_Exercise prompt_:
Copy each line with the word "link" in it.

_Records for this exercise_:
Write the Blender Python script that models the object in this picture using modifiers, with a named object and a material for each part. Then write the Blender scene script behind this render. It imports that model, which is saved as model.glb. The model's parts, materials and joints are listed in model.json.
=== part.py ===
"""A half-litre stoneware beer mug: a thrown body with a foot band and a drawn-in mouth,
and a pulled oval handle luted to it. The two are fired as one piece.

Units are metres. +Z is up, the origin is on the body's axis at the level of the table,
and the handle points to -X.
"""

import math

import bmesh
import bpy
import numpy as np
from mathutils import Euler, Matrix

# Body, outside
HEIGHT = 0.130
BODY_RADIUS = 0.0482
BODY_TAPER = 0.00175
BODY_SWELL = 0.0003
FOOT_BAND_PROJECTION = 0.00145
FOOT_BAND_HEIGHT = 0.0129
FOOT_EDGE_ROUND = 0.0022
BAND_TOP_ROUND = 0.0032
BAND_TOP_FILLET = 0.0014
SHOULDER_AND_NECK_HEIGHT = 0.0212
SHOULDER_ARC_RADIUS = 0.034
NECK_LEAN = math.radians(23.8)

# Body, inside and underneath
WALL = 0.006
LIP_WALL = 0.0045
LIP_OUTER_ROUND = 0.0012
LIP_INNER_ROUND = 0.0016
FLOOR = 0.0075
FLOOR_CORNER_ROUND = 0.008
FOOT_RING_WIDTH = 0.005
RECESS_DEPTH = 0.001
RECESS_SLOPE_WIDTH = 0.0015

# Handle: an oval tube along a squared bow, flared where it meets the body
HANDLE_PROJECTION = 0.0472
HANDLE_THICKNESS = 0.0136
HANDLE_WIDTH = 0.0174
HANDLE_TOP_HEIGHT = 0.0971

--

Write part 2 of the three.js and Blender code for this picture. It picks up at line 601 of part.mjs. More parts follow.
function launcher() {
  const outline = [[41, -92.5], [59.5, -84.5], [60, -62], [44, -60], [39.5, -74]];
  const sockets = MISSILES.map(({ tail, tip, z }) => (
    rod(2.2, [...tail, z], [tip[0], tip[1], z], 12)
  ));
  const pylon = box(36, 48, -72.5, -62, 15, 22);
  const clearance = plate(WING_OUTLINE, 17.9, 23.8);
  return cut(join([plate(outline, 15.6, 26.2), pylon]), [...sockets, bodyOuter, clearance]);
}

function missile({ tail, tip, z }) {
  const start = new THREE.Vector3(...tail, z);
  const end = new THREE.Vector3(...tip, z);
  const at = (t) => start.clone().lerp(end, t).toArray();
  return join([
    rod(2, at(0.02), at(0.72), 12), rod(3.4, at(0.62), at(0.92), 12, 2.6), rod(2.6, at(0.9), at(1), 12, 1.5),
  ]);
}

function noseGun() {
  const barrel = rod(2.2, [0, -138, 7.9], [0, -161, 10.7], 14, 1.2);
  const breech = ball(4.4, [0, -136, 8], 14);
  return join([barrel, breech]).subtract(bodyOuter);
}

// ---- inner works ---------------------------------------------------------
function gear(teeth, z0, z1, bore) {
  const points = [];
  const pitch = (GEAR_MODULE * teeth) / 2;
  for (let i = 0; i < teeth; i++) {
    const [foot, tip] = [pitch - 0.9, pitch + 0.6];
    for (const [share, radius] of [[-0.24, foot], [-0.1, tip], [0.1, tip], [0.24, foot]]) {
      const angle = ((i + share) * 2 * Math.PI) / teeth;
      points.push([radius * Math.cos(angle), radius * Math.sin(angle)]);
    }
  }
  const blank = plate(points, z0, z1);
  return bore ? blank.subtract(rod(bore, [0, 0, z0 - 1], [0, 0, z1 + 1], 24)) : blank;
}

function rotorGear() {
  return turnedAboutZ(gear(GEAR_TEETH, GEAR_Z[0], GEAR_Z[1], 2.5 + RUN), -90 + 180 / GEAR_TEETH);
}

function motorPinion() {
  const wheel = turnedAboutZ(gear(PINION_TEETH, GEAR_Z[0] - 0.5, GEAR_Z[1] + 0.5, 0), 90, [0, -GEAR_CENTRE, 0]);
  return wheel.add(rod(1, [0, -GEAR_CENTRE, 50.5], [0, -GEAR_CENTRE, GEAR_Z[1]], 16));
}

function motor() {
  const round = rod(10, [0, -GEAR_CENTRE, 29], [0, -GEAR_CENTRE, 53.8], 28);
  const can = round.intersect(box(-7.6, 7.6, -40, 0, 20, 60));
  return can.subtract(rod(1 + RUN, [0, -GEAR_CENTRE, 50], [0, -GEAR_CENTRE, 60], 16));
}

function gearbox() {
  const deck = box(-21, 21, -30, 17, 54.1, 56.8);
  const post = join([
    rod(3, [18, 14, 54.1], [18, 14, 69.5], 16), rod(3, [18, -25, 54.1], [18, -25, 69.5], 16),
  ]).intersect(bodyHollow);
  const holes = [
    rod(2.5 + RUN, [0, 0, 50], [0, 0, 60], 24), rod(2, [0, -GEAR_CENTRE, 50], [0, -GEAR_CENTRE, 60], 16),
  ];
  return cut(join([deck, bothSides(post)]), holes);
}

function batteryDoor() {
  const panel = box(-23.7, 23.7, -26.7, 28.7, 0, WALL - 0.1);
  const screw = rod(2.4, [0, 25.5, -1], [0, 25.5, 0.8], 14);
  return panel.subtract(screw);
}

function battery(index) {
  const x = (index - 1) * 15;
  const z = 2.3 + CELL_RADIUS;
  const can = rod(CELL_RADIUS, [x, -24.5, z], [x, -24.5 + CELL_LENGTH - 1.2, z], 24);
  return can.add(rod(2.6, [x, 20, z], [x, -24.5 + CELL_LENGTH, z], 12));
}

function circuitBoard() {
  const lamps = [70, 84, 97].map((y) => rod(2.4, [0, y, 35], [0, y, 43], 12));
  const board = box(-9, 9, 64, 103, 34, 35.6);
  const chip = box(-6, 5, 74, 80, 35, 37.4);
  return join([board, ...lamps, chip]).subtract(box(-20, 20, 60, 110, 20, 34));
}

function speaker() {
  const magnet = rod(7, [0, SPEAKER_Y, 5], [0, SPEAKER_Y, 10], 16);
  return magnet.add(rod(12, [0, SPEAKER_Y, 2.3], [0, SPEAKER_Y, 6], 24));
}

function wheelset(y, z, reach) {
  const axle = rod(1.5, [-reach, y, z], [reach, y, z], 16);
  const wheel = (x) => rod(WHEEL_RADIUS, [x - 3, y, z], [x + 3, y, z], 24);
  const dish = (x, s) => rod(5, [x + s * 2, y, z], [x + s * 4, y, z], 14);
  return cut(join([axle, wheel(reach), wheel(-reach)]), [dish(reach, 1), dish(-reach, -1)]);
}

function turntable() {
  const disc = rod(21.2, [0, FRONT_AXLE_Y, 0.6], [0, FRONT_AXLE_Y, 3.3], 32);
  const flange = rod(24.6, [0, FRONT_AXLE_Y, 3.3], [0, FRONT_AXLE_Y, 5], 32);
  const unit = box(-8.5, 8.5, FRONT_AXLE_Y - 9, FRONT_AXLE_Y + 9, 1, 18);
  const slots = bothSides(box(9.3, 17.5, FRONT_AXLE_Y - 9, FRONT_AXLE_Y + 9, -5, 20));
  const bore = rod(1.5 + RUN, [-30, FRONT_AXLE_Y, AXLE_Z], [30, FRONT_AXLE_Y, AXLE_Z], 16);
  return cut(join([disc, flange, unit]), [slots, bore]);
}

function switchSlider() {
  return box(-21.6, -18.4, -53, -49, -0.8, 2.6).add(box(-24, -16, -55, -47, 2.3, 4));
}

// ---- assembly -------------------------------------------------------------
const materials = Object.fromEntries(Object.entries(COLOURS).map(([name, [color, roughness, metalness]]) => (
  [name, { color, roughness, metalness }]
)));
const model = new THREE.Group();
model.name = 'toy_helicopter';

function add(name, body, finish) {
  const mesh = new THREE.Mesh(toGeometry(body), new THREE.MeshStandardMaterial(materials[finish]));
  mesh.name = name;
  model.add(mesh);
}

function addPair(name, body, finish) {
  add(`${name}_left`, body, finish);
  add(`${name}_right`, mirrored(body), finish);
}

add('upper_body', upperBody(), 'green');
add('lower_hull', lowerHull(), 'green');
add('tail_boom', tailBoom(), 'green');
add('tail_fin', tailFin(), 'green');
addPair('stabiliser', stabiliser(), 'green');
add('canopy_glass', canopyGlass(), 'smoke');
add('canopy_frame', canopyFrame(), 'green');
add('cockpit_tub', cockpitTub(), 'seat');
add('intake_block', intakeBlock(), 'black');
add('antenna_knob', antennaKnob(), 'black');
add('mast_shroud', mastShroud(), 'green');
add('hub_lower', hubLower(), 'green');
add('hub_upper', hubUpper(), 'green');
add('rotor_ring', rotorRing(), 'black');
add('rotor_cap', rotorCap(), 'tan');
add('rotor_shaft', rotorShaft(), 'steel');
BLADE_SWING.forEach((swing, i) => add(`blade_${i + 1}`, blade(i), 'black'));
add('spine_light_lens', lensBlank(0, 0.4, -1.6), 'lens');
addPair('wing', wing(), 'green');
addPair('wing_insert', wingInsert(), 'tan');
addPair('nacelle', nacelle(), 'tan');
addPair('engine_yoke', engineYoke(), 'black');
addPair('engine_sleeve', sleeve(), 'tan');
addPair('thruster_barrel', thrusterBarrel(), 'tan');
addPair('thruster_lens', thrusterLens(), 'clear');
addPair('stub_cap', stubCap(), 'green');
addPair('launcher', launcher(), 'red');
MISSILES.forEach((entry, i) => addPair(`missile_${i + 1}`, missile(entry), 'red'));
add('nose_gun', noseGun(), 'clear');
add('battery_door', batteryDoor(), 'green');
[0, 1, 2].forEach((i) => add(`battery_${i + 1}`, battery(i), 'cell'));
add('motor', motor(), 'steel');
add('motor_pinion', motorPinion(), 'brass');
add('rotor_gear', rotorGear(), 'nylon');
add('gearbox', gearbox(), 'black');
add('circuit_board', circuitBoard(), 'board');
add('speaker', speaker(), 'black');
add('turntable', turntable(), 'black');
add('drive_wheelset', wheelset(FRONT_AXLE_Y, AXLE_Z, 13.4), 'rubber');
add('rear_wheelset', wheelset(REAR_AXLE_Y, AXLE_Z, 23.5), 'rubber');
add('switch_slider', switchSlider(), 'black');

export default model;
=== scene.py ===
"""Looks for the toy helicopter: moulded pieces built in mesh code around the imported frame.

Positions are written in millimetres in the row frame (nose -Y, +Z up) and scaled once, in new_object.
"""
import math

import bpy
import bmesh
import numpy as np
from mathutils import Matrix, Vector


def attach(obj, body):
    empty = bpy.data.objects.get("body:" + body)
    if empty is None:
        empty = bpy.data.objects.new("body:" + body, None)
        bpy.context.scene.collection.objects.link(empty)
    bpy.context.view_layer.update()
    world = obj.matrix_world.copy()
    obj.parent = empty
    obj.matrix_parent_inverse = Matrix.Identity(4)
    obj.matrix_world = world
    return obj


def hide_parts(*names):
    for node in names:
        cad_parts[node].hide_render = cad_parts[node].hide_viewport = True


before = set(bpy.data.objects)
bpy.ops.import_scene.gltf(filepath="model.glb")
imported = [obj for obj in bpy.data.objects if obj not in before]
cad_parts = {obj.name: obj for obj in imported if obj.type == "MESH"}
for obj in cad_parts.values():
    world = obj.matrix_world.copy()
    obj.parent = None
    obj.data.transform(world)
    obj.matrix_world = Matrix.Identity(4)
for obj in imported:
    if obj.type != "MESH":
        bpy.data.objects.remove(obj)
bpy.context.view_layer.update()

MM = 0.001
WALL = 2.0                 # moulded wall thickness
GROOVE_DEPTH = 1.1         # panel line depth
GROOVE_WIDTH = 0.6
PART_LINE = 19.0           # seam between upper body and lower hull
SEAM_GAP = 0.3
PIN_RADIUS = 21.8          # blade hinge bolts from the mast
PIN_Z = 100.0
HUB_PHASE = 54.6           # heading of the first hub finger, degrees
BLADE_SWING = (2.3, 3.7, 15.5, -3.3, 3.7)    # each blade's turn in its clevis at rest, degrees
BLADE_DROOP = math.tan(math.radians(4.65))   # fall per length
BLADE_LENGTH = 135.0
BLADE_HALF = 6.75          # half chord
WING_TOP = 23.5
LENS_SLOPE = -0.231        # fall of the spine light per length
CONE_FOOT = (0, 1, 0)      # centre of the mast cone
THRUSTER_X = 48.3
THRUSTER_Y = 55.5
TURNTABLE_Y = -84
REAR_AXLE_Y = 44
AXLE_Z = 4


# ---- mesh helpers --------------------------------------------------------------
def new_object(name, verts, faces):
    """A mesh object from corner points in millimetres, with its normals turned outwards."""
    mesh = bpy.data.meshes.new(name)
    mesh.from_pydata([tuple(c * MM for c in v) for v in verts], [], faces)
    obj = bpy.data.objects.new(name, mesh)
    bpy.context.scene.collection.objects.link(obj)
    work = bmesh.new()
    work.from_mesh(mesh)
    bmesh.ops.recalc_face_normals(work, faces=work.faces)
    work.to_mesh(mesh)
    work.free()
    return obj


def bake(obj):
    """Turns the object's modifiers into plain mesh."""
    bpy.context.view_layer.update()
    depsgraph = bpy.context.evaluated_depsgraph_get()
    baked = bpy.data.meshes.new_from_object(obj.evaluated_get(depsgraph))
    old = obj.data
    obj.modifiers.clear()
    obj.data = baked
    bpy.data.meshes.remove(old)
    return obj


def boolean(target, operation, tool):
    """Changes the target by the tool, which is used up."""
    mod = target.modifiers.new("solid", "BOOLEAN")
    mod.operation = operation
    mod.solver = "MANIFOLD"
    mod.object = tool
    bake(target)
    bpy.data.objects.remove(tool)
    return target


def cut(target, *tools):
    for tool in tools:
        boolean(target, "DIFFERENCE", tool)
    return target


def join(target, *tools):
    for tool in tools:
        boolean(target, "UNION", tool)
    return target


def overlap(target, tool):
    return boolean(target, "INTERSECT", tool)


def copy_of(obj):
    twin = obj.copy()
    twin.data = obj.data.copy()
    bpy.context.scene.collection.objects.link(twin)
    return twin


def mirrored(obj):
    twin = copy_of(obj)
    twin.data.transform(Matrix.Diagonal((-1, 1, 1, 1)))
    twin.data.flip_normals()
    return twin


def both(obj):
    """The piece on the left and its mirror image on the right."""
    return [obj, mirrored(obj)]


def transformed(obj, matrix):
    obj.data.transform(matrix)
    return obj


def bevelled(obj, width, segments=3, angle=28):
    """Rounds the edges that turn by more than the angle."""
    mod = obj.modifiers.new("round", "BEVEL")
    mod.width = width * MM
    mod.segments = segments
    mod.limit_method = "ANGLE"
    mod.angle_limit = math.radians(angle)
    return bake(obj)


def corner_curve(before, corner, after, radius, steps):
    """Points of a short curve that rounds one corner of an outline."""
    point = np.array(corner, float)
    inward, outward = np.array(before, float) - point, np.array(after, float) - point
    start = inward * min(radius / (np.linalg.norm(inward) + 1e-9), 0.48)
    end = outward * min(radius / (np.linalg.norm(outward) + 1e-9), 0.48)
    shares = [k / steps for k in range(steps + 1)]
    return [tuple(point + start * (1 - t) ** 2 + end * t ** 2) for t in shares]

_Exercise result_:
        bpy.context.scene.collection.objects.link(empty)
    bpy.context.scene.collection.objects.link(obj)
    bpy.context.scene.collection.objects.link(twin)